[NOTES/QM-13007] Particle in A Box

The energy levels of a particle in one dimensional infinite well \begin{equation} V(x) = \begin{cases} 0, & 0\le x \le L \\ \infty & \text{outside} \label{EQ01} \end{cases} \end{equation} can be found by solving the Schr\"{o}dinger equation for $0\le x\le L$. \begin{equation} -\frac{\hbar^2}{2m}\DD[u(x)]{x} = E u(x), \qquad 0\le x\le L. \end{equation} Here the particle is like a free particle and the most general solution can written as \begin{equation} u(x) = A \sin kx + B \cos kx, \qquad k^2 =\frac{2mE}{\hbar^2}.\label{EQ02} \end{equation} Out side the box, the potential is infinity and the solution vanishes: \begin{equation} u(x) = 0,\qquad \text{ if } x< 0, \text{ or } x >L.\label{EQ03} \end{equation} The boundary conditions to be imposed on the solution are \begin{equation} u(0)= u(L) = 0 ,\label{EQ04} \end{equation} and no restriction on the derivatives at the boundary points $x=0 , x=L$. This gives \begin{eqnarray} u(0)=0 &\Rightarrow& B=0, \label{EQ05}\\ u(L)=0 &\Rightarrow& \sin kL =0.\label{EQ06} \end{eqnarray} because \(A\ne0\).

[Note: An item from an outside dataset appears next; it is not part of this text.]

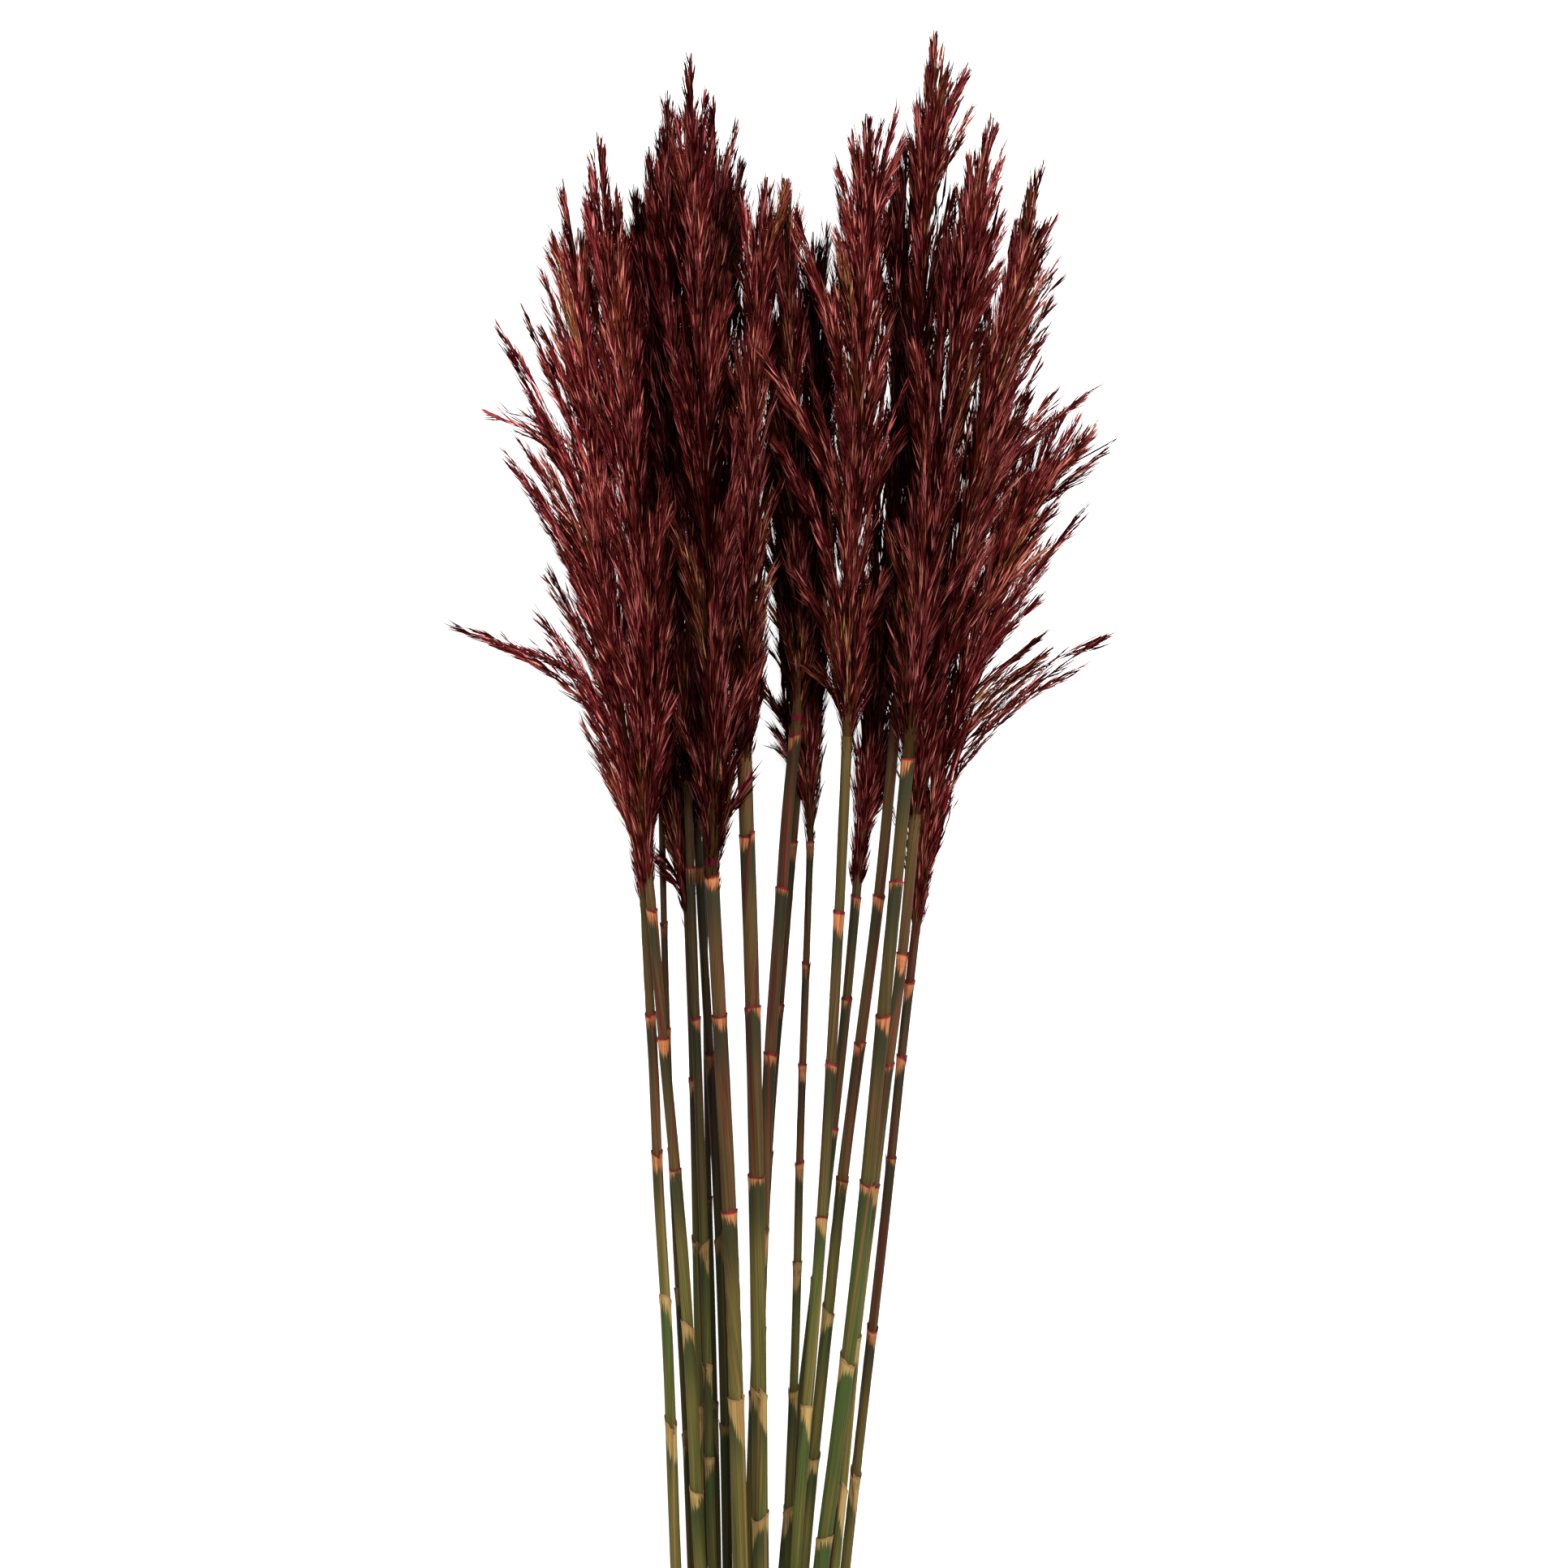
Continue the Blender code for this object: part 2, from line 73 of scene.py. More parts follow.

The solutions of this equation are $k_n=n \pi/L , n=1,2,\ldots$. The energy levels are given by \begin{equation} E_n = \frac{\hbar^2 k_n^2}{2m}, = \frac{\hbar^2 n^2\pi^2}{2mL^2}\label{EQ07} \end{equation} and the corresponding normalized wave functions are \begin{equation}\label{EQ08} u_n(x) =\begin{cases} \sqrt{\frac{2}{L} }\sin\big(\frac{n\pi x}{L}\big) & 0\le x \le L\\ 0 & x < 0 \text{ or } x >L. \end{cases} \end{equation} and $n$ takes all positive integral values.{\it It should be noted that for $k=0$ the solution vanishes identically and therefore $n=0$ is unacceptable.} The wave functions in \eqref{EQ08} obey the normalization \begin{equation} \int_0^L u_n(x) u_m(x) \, dx = \delta_{mn}. \end{equation}